■ **TASK DESCRIPTION**:
Reproduce only the lines of the material below that start at the line containing "664, 949), silver);" and stop at the line containing "cad_parts[node].hide_render = cad_parts[node].hide_viewport". Keep both end lines.

★ ★ ★ ★

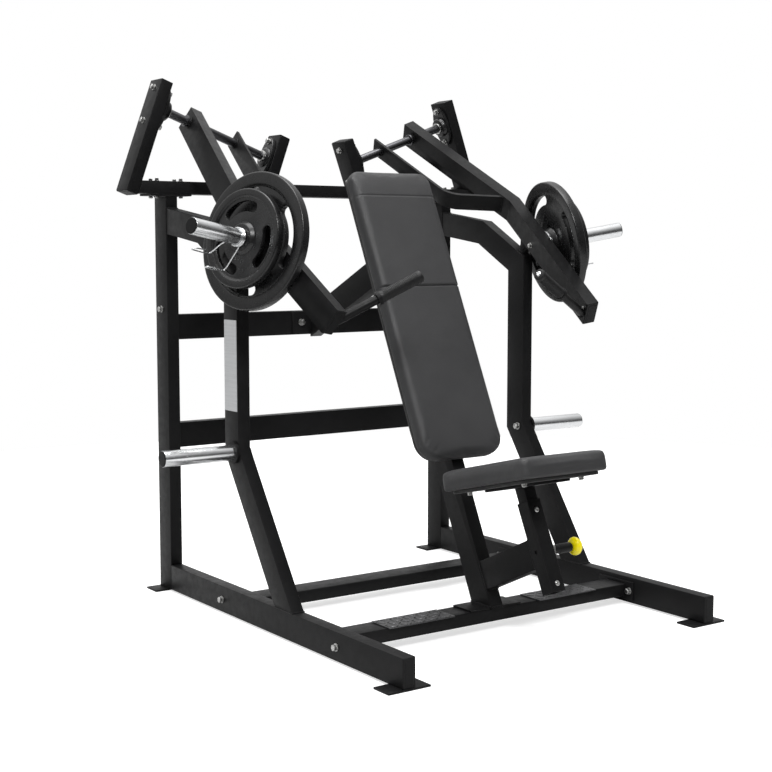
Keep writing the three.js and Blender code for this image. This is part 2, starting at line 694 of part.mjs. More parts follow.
// ---------- foot treads and name plate ----------
addPair("foot_tread", block(167, 410, 327, 423, CROSS_TOP, CROSS_TOP + 5), steel);
add("name_plate", block(-HALF_WIDTH - 1.5, -HALF_WIDTH, 879, 957, 664, 949), silver);

export default press;
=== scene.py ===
import json
from math import atan2, cos, exp, pi, radians, sin, tan, tanh

import bmesh
import bpy
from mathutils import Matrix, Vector

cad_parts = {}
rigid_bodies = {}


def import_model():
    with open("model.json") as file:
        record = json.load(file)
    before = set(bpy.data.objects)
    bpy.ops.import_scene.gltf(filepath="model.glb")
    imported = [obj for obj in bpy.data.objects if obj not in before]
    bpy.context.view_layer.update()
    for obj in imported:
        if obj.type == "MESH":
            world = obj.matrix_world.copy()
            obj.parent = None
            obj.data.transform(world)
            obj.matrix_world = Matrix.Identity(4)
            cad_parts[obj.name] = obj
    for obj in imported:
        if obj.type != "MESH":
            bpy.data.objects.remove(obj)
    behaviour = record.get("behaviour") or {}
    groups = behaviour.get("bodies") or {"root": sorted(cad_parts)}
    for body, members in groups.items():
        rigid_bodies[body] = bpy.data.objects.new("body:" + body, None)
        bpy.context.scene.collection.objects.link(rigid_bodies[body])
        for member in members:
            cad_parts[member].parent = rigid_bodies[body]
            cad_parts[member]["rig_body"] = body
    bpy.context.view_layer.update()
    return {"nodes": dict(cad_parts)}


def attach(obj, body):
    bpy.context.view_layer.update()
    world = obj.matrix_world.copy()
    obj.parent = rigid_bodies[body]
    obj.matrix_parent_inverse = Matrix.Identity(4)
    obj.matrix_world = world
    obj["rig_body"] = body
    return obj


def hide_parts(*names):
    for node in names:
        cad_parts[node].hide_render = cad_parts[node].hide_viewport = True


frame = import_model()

# ---------- main dimensions, in mm; y is counted from the rails' front ends ----------
MM = 0.001
CENTRE_Y = 729.4
HALF_WIDTH = 600
TUBE_W = 42.5
TUBE_D = 85
INNER_X = HALF_WIDTH - TUBE_W
SIDE_X = HALF_WIDTH - TUBE_W / 2
RAIL_TOP = 91
CROSS_TOP = 67
REAR_FRONT_Y = 1353
REAR_MID_Y = REAR_FRONT_Y + TUBE_D / 2
INCLINE = radians(25.1)
SEAT_TILT = radians(13.5)
LEAN = radians(20)
ARM_DROP = radians(32.9)
ARM_BEND = radians(17.7)
ARM_AT = -101
ARM_UPPER = 536
ARM_LOWER = 596
ARM_SINK = -6
SLEEVE_AT = 215
SLEEVE_END = 318
SLEEVE_RADIUS = 25
HORN_LENGTH = 252
GRIP_LENGTH = 150
PAD_END = 1441
# The front upright's leaning part, as (y, z); the posts' feet, as (x, z), and lengths.
UPRIGHT_FOOT = (585, 52.7)
UPRIGHT_KNEE = (917.75, 538.5)
OUTER_POST_FOOT = (720, 1355.7)
OUTER_POST_LENGTH = 392
INNER_POST_FOOT = (193.3, 1394)
INNER_POST_LENGTH = 174.4
# Bearings: thickness, place along the shaft, and the thickness of the oval flange.
OUTER_BEARING = 35.5
OUTER_BEARING_AT = 35.5
INNER_BEARING = 28.5
INNER_BEARING_AT = -375.3 - INNER_BEARING
FLANGE = 13
# Corners of the spine's section, across and along it.
SPINE_CORNERS = ((-23, -45), (23, -45), (23, 45), (-23, 45))

# ---------- floor and surrounding light ----------
FLOOR_RADIUS = 4.2
FLOOR_GLOW = 0.66
WORLD_BASE = 0.06
WORLD_SIDE = 0.75
WORLD_TOP = 1.2


def V(x, y, z):
    """A point in the machine's own millimetres, moved to the shared frame's origin."""
    return Vector((x, y - CENTRE_Y, z))


X = Vector((1, 0, 0))
Y = Vector((0, 1, 0))
Z = Vector((0, 0, 1))

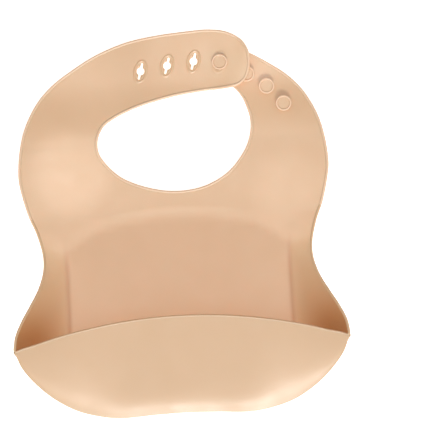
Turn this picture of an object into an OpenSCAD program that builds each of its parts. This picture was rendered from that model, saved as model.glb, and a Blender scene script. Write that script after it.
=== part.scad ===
/* [Body] */
// Overall width across the pocket's corners
bib_w = 257; // [230:1:280]
// Overall length from the pocket's foot to the top of the closed strap
bib_l = 294; // [270:1:315]
// Thickness of the silicone sheet
sheet_t = 1.6; // [1.2:0.1:2]
// Height of the swell of the chest above the back
chest_rise = 6.5; // [2:0.5:9]
// Width of each zone that bends
flex_w = 10; // [8:1:12]

/* [Rim] */
// Height of the rounded rim above the sheet
rim_rise = 0.8; // [0.3:0.1:1.2]
// Width of the rounded rim
rim_w = 3; // [2:0.5:4]

/* [Pocket] */
// Height of the middle of the pocket's mouth above the back
pocket_h = 50; // [40:1:60]
// Height of the outermost line of the pocket's foot
foot_h = 24; // [18:1:28]
// Radius of the bead along the pocket's mouth
lip_r = 1.6; // [1.2:0.1:2.2]

/* [Studs] */
// Diameter of a stud's cap
cap_d = 12; // [10:0.5:14]
// Thickness of a stud's cap without its raised ring
cap_t = 1.4; // [1:0.1:2]
// Width of the raised ring on the cap
ring_w = 1.2; // [0.8:0.1:2]
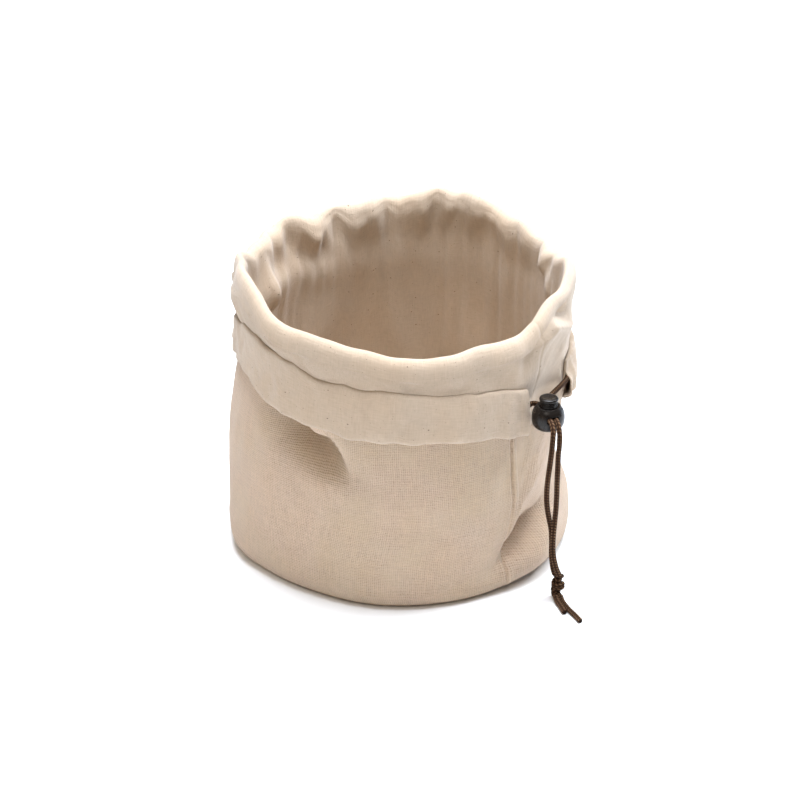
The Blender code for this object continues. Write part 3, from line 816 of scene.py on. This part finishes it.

★ ★ ★ ★

■ **ANSWER**:
add("name_plate", block(-HALF_WIDTH - 1.5, -HALF_WIDTH, 879, 957, 664, 949), silver);

export default press;
=== scene.py ===
import json
from math import atan2, cos, exp, pi, radians, sin, tan, tanh

import bmesh
import bpy
from mathutils import Matrix, Vector

cad_parts = {}
rigid_bodies = {}


def import_model():
    with open("model.json") as file:
        record = json.load(file)
    before = set(bpy.data.objects)
    bpy.ops.import_scene.gltf(filepath="model.glb")
    imported = [obj for obj in bpy.data.objects if obj not in before]
    bpy.context.view_layer.update()
    for obj in imported:
        if obj.type == "MESH":
            world = obj.matrix_world.copy()
            obj.parent = None
            obj.data.transform(world)
            obj.matrix_world = Matrix.Identity(4)
            cad_parts[obj.name] = obj
    for obj in imported:
        if obj.type != "MESH":
            bpy.data.objects.remove(obj)
    behaviour = record.get("behaviour") or {}
    groups = behaviour.get("bodies") or {"root": sorted(cad_parts)}
    for body, members in groups.items():
        rigid_bodies[body] = bpy.data.objects.new("body:" + body, None)
        bpy.context.scene.collection.objects.link(rigid_bodies[body])
        for member in members:
            cad_parts[member].parent = rigid_bodies[body]
            cad_parts[member]["rig_body"] = body
    bpy.context.view_layer.update()
    return {"nodes": dict(cad_parts)}


def attach(obj, body):
    bpy.context.view_layer.update()
    world = obj.matrix_world.copy()
    obj.parent = rigid_bodies[body]
    obj.matrix_parent_inverse = Matrix.Identity(4)
    obj.matrix_world = world
    obj["rig_body"] = body
    return obj


def hide_parts(*names):
    for node in names:
        cad_parts[node].hide_render = cad_parts[node].hide_viewport = True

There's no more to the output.